• [Set problem]
In the listing below, find the line that contains "Reconstruct the object" and the line that contains "LINE_DEPTH = 0.0016". Quote both and every line between them, exactly, and nothing more.
═════ Extracted entries ═════
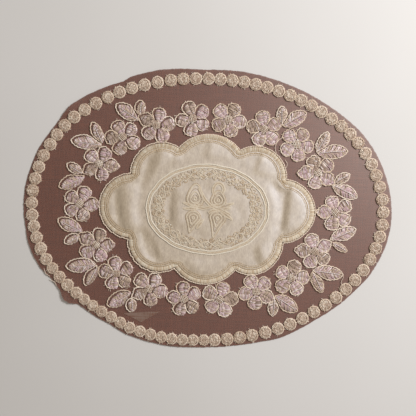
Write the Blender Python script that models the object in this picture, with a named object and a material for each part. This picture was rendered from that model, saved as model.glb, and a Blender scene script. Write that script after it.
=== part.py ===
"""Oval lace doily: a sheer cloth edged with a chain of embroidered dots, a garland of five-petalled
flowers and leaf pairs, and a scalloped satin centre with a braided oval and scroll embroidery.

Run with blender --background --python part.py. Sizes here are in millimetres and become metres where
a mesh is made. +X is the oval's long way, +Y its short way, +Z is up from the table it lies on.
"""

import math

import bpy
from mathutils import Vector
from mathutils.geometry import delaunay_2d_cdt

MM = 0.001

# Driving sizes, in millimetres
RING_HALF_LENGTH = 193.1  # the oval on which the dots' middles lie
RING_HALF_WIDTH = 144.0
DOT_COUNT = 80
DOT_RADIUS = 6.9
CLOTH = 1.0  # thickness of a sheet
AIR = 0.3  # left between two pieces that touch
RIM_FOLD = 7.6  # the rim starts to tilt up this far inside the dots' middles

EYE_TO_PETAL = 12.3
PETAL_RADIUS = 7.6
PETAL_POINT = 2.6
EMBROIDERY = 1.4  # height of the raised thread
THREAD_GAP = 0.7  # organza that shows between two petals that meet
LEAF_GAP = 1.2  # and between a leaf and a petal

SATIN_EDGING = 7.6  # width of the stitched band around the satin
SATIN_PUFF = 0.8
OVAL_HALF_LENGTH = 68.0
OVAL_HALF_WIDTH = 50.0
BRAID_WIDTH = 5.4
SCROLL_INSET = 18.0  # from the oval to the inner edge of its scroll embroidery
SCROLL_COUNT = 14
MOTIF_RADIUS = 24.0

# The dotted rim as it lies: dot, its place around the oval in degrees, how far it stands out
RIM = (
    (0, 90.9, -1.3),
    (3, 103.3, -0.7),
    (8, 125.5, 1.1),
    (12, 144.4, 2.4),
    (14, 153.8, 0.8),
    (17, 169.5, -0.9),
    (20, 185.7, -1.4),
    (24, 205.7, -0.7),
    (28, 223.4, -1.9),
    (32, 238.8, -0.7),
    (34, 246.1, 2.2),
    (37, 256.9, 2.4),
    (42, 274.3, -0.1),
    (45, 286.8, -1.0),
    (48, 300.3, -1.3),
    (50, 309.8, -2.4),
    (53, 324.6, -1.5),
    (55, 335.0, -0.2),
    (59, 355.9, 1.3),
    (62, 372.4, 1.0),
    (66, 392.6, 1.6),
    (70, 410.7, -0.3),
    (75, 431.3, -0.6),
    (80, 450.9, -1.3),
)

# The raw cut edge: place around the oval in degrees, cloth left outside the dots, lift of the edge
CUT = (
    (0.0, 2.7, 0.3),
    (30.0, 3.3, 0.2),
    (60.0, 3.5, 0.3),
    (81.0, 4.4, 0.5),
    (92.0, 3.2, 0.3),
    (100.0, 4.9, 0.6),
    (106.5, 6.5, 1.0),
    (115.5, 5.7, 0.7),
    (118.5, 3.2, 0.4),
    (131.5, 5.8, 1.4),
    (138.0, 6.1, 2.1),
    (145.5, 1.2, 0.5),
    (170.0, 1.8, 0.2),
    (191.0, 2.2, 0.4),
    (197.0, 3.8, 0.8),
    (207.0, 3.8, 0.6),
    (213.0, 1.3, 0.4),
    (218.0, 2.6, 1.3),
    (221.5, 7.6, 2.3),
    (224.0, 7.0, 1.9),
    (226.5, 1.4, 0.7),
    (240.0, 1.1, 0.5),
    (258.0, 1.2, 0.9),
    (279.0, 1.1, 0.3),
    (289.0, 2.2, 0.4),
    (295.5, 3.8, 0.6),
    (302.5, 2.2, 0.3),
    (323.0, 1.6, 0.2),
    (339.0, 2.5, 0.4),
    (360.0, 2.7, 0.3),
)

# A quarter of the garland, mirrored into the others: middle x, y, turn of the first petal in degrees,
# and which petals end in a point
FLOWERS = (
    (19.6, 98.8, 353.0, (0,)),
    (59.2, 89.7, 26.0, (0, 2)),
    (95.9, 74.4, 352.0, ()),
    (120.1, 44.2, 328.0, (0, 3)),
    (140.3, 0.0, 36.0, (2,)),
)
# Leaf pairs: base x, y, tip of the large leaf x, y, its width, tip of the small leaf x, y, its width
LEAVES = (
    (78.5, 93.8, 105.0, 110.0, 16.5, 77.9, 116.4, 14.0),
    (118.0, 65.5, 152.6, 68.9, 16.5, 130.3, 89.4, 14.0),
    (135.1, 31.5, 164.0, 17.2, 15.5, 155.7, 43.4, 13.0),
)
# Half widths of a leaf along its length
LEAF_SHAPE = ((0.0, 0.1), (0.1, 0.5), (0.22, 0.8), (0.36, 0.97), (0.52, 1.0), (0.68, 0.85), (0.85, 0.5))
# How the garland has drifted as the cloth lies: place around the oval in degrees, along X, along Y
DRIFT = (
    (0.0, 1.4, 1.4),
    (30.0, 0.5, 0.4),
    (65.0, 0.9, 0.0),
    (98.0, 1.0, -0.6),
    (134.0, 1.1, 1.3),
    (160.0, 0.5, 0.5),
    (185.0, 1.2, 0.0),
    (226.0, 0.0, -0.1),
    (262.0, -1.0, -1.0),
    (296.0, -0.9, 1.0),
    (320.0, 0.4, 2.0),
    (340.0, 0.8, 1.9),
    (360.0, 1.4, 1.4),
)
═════
═════ Extracted entries ═════
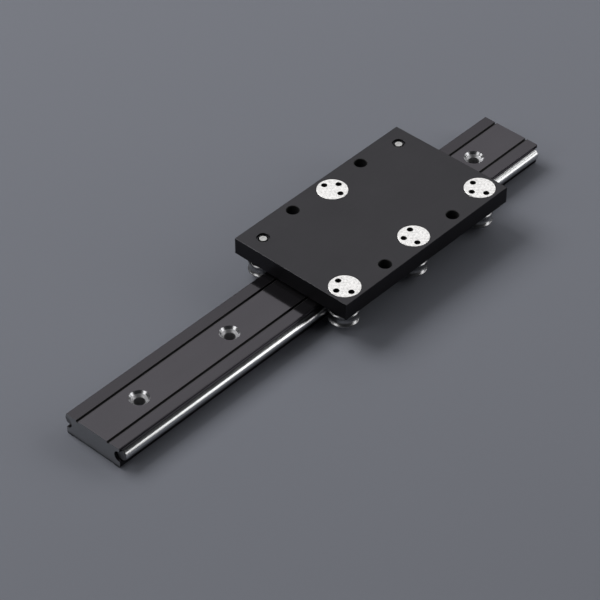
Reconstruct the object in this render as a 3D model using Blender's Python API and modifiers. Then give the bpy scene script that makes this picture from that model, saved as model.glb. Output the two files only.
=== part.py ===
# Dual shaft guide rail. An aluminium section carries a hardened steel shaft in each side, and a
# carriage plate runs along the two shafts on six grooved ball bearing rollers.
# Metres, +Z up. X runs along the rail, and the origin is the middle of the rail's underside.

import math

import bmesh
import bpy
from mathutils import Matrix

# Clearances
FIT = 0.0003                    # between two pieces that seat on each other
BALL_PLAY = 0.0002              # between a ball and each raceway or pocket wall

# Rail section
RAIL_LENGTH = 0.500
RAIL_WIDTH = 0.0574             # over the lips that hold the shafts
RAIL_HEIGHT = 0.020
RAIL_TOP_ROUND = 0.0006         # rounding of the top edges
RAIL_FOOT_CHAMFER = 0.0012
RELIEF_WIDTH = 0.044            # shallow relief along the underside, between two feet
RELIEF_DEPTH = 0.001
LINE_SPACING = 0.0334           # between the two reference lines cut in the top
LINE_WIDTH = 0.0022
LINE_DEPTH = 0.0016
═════
═════ Extracted entries ═════
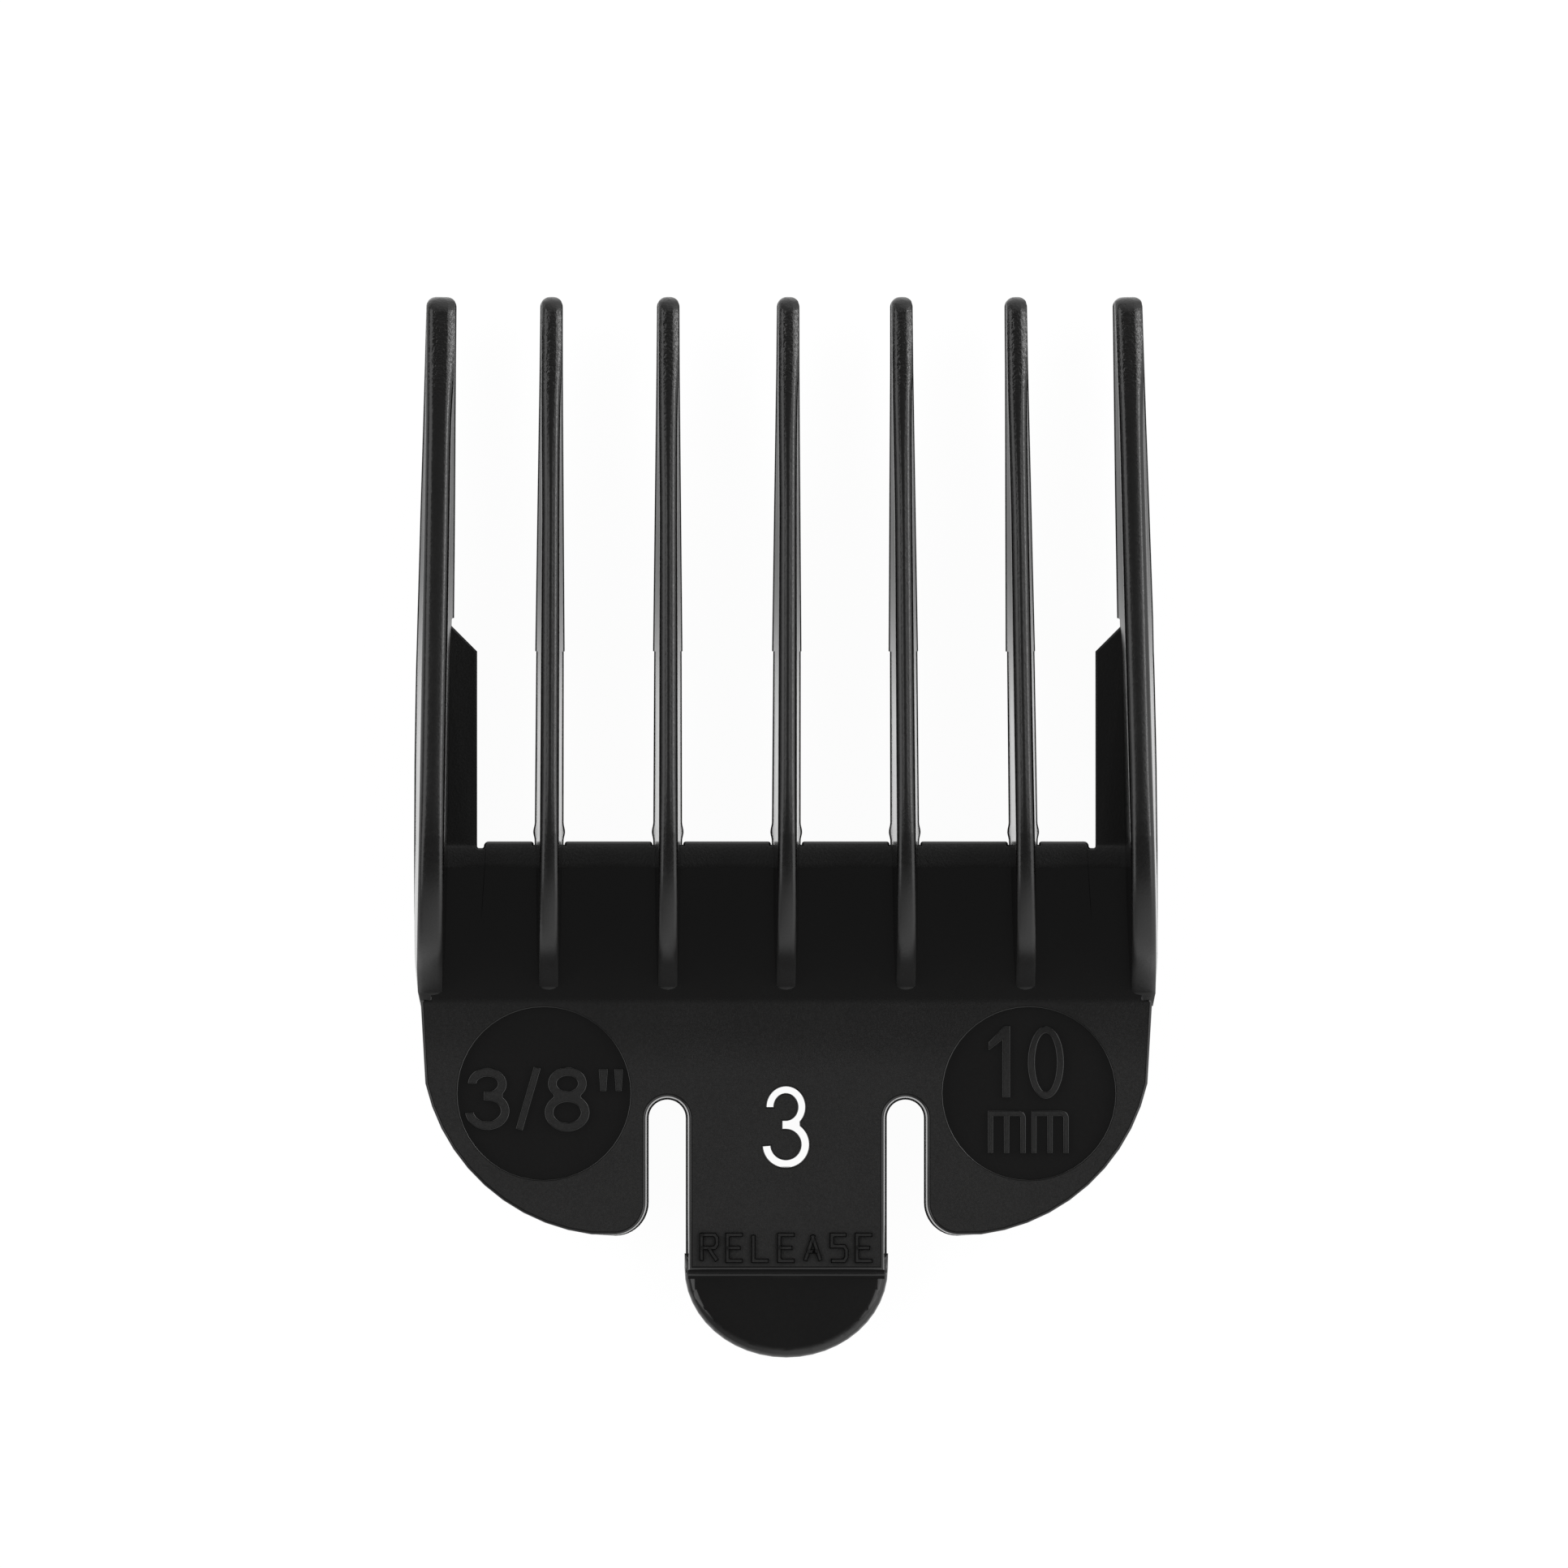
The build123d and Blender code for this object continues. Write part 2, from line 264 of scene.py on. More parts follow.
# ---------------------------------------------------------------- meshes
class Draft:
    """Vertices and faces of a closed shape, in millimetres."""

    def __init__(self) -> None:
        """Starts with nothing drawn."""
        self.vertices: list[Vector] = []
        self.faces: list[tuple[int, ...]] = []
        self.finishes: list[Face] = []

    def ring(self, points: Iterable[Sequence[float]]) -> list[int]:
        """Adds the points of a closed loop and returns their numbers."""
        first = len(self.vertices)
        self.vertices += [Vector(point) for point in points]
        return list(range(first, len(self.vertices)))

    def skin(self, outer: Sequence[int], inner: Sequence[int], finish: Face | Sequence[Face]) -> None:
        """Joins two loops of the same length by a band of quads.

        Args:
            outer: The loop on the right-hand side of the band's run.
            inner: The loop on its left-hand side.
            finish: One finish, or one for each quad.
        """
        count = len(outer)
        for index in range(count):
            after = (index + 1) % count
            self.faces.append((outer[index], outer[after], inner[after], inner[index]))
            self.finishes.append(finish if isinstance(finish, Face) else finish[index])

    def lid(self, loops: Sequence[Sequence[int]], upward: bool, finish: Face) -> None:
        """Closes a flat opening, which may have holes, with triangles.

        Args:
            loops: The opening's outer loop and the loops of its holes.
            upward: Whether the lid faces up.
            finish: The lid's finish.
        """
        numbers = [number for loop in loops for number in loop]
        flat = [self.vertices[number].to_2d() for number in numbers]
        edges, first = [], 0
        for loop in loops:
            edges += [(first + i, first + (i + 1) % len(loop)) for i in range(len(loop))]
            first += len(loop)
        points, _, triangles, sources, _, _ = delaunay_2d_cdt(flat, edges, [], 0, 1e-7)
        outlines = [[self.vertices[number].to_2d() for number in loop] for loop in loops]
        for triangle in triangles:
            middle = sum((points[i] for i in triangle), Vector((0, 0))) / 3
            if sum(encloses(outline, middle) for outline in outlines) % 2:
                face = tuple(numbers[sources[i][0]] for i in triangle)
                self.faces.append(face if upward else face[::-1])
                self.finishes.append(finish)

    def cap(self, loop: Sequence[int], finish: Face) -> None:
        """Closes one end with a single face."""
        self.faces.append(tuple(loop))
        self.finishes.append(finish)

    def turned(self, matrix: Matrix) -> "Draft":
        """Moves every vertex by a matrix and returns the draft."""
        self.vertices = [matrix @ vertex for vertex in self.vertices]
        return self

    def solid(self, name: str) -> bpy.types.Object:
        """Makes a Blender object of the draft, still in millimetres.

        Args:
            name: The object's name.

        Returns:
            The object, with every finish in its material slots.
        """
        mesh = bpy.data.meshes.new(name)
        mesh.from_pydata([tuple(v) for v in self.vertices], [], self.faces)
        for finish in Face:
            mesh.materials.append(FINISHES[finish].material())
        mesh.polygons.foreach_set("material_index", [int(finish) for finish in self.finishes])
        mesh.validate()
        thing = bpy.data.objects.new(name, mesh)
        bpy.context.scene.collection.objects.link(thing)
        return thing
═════
• [Reply to the task]
Reconstruct the object in this render as a 3D model using Blender's Python API and modifiers. Then give the bpy scene script that makes this picture from that model, saved as model.glb. Output the two files only.
=== part.py ===
# Dual shaft guide rail. An aluminium section carries a hardened steel shaft in each side, and a
# carriage plate runs along the two shafts on six grooved ball bearing rollers.
# Metres, +Z up. X runs along the rail, and the origin is the middle of the rail's underside.

import math

import bmesh
import bpy
from mathutils import Matrix

# Clearances
FIT = 0.0003                    # between two pieces that seat on each other
BALL_PLAY = 0.0002              # between a ball and each raceway or pocket wall

# Rail section
RAIL_LENGTH = 0.500
RAIL_WIDTH = 0.0574             # over the lips that hold the shafts
RAIL_HEIGHT = 0.020
RAIL_TOP_ROUND = 0.0006         # rounding of the top edges
RAIL_FOOT_CHAMFER = 0.0012
RELIEF_WIDTH = 0.044            # shallow relief along the underside, between two feet
RELIEF_DEPTH = 0.001
LINE_SPACING = 0.0334           # between the two reference lines cut in the top
LINE_WIDTH = 0.0022
LINE_DEPTH = 0.0016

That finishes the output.